▸ EXERCISE DESCRIPTION: Render the following material again verbatim, leaving nothing out.

++++++++++++++++++++

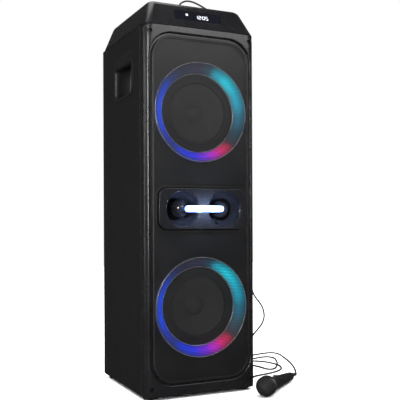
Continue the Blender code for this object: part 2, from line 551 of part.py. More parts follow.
cut(handle, switch_box("cut_mic_switch", 0.0560, 0.0760, 0.0040, 0.0130, 0.03, cutter=True))
switch_box("mic_switch", 0.0610, 0.0710, 0.0036, 0.0134, 0.0196, STEEL, bevel=0.0006)

px, py = PLUG_XY
z = PLATE_Z
turned("mic_plug", [(0.0, z + 0.0470), (0.0028, z + 0.0470), (0.0036, z + 0.0360), (0.0062, z + 0.0350), (0.0068, z + 0.0330), (0.0068, z + 0.0040), (0.0060, z + 0.0020), (0.0031, z + 0.0020),
                    (0.0031, z - 0.0250), (0.0012, z - 0.0280), (0.0, z - 0.0280)], (px, py, 0), UP, BLACK, closed=False, steps=20)

HEX = CORD_D / 2 + 0.0001     # height of the cord's centre on the floor
ROUTE = [
    # out of the plug, over the top and its rounded edge
    (px, py, PLATE_Z + 0.0474), (px, py, PLATE_Z + 0.0510), (0.0308, 0.0490, 1.0540), (0.0350, 0.0430, 1.0605), (0.0430, 0.0320, 1.0625),
    (0.0560, 0.0140, 1.0555), (0.0720, -0.0090, 1.0390), (0.0860, -0.0280, 1.0220), (0.0985, -0.0420, 1.0115), (0.1110, -0.0540, 1.0064),
    (0.1225, -0.0640, 1.0040), (0.1325, -0.0720, 0.9990), (0.1398, -0.0780, 0.9890), (0.1455, -0.0825, 0.9745), (0.1520, -0.0868, 0.9550),
    (0.1580, -0.0900, 0.9370),
    # down beside the cabinet, a bow near the floor
    (0.1610, -0.0922, 0.9120), (0.1610, -0.0935, 0.8700), (0.1610, -0.0940, 0.8000), (0.1606, -0.0955, 0.6500), (0.1612, -0.0955, 0.5000), (0.1640, -0.0950, 0.3800),
    (0.1700, -0.0940, 0.3050), (0.1780, -0.0930, 0.2620), (0.1903, -0.0915, 0.2360), (0.2040, -0.0900, 0.2220), (0.2170, -0.0880, 0.2035),
    (0.2235, -0.0850, 0.1785), (0.2185, -0.0830, 0.1620), (0.2070, -0.0810, 0.1470), (0.1910, -0.0780, 0.1300), (0.1785, -0.0755, 0.1060),
    (0.1730, -0.0725, 0.0760), (0.1740, -0.0690, 0.0460), (0.1810, -0.0610, 0.0200), (0.1950, -0.0480, 0.0060), (0.2110, -0.0350, HEX),
    # loose loops on the floor
    (0.2290, -0.0230, HEX), (0.2520, -0.0165, HEX), (0.2822, -0.0090, HEX), (0.3135, 0.0035, HEX), (0.3380, 0.0200, HEX), (0.3590, 0.0469, HEX),
    (0.3699, 0.0848, HEX), (0.3610, 0.1377, HEX), (0.3420, 0.1640, HEX), (0.3150, 0.1760, HEX), (0.2950, 0.1730, HEX), (0.2840, 0.1580, HEX),
    (0.2880, 0.1360, HEX), (0.2990, 0.1080, HEX), (0.3060, 0.0760, HEX), (0.3070, 0.0500, HEX), (0.3180, 0.0350, HEX), (0.3400, 0.0500, HEX),
    (0.3739, 0.0948, HEX), (0.4007, 0.1448, HEX), (0.4165, 0.1860, HEX), (0.4090, 0.2110, HEX), (0.3800, 0.2130, HEX), (0.3480, 0.2030, HEX),
    (0.3200, 0.2050, HEX), (0.3050, 0.2220, HEX), (0.3120, 0.2430, HEX), (0.3400, 0.2560, HEX), (0.3800, 0.2580, HEX), (0.4320, 0.2700, HEX),
    (0.4600, 0.2660, HEX), (0.4655, 0.2360, HEX), (0.4497, 0.1777, HEX), (0.4330, 0.1250, HEX), (0.4105, 0.0681, HEX), (0.3870, 0.0180, HEX),
    (0.3641, -0.0239, HEX), (0.3430, -0.0590, 0.0045),
]
tail = MIC_Q @ Vector((0, 0, mic_len + 0.0004))
ROUTE += [tuple(MIC_Q @ Vector((0, 0, mic_len + 0.0120))), tuple(tail)]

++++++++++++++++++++

▸ EXERCISE RESULT:
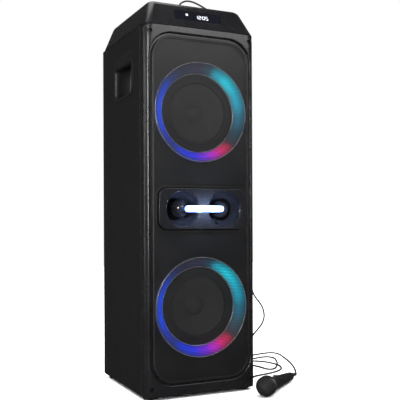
Continue the Blender code for this object: part 2, from line 551 of part.py. More parts follow.
cut(handle, switch_box("cut_mic_switch", 0.0560, 0.0760, 0.0040, 0.0130, 0.03, cutter=True))
switch_box("mic_switch", 0.0610, 0.0710, 0.0036, 0.0134, 0.0196, STEEL, bevel=0.0006)

px, py = PLUG_XY
z = PLATE_Z
turned("mic_plug", [(0.0, z + 0.0470), (0.0028, z + 0.0470), (0.0036, z + 0.0360), (0.0062, z + 0.0350), (0.0068, z + 0.0330), (0.0068, z + 0.0040), (0.0060, z + 0.0020), (0.0031, z + 0.0020),
                    (0.0031, z - 0.0250), (0.0012, z - 0.0280), (0.0, z - 0.0280)], (px, py, 0), UP, BLACK, closed=False, steps=20)

HEX = CORD_D / 2 + 0.0001     # height of the cord's centre on the floor
ROUTE = [
    # out of the plug, over the top and its rounded edge
    (px, py, PLATE_Z + 0.0474), (px, py, PLATE_Z + 0.0510), (0.0308, 0.0490, 1.0540), (0.0350, 0.0430, 1.0605), (0.0430, 0.0320, 1.0625),
    (0.0560, 0.0140, 1.0555), (0.0720, -0.0090, 1.0390), (0.0860, -0.0280, 1.0220), (0.0985, -0.0420, 1.0115), (0.1110, -0.0540, 1.0064),
    (0.1225, -0.0640, 1.0040), (0.1325, -0.0720, 0.9990), (0.1398, -0.0780, 0.9890), (0.1455, -0.0825, 0.9745), (0.1520, -0.0868, 0.9550),
    (0.1580, -0.0900, 0.9370),
    # down beside the cabinet, a bow near the floor
    (0.1610, -0.0922, 0.9120), (0.1610, -0.0935, 0.8700), (0.1610, -0.0940, 0.8000), (0.1606, -0.0955, 0.6500), (0.1612, -0.0955, 0.5000), (0.1640, -0.0950, 0.3800),
    (0.1700, -0.0940, 0.3050), (0.1780, -0.0930, 0.2620), (0.1903, -0.0915, 0.2360), (0.2040, -0.0900, 0.2220), (0.2170, -0.0880, 0.2035),
    (0.2235, -0.0850, 0.1785), (0.2185, -0.0830, 0.1620), (0.2070, -0.0810, 0.1470), (0.1910, -0.0780, 0.1300), (0.1785, -0.0755, 0.1060),
    (0.1730, -0.0725, 0.0760), (0.1740, -0.0690, 0.0460), (0.1810, -0.0610, 0.0200), (0.1950, -0.0480, 0.0060), (0.2110, -0.0350, HEX),
    # loose loops on the floor
    (0.2290, -0.0230, HEX), (0.2520, -0.0165, HEX), (0.2822, -0.0090, HEX), (0.3135, 0.0035, HEX), (0.3380, 0.0200, HEX), (0.3590, 0.0469, HEX),
    (0.3699, 0.0848, HEX), (0.3610, 0.1377, HEX), (0.3420, 0.1640, HEX), (0.3150, 0.1760, HEX), (0.2950, 0.1730, HEX), (0.2840, 0.1580, HEX),
    (0.2880, 0.1360, HEX), (0.2990, 0.1080, HEX), (0.3060, 0.0760, HEX), (0.3070, 0.0500, HEX), (0.3180, 0.0350, HEX), (0.3400, 0.0500, HEX),
    (0.3739, 0.0948, HEX), (0.4007, 0.1448, HEX), (0.4165, 0.1860, HEX), (0.4090, 0.2110, HEX), (0.3800, 0.2130, HEX), (0.3480, 0.2030, HEX),
    (0.3200, 0.2050, HEX), (0.3050, 0.2220, HEX), (0.3120, 0.2430, HEX), (0.3400, 0.2560, HEX), (0.3800, 0.2580, HEX), (0.4320, 0.2700, HEX),
    (0.4600, 0.2660, HEX), (0.4655, 0.2360, HEX), (0.4497, 0.1777, HEX), (0.4330, 0.1250, HEX), (0.4105, 0.0681, HEX), (0.3870, 0.0180, HEX),
    (0.3641, -0.0239, HEX), (0.3430, -0.0590, 0.0045),
]
tail = MIC_Q @ Vector((0, 0, mic_len + 0.0004))
ROUTE += [tuple(MIC_Q @ Vector((0, 0, mic_len + 0.0120))), tuple(tail)]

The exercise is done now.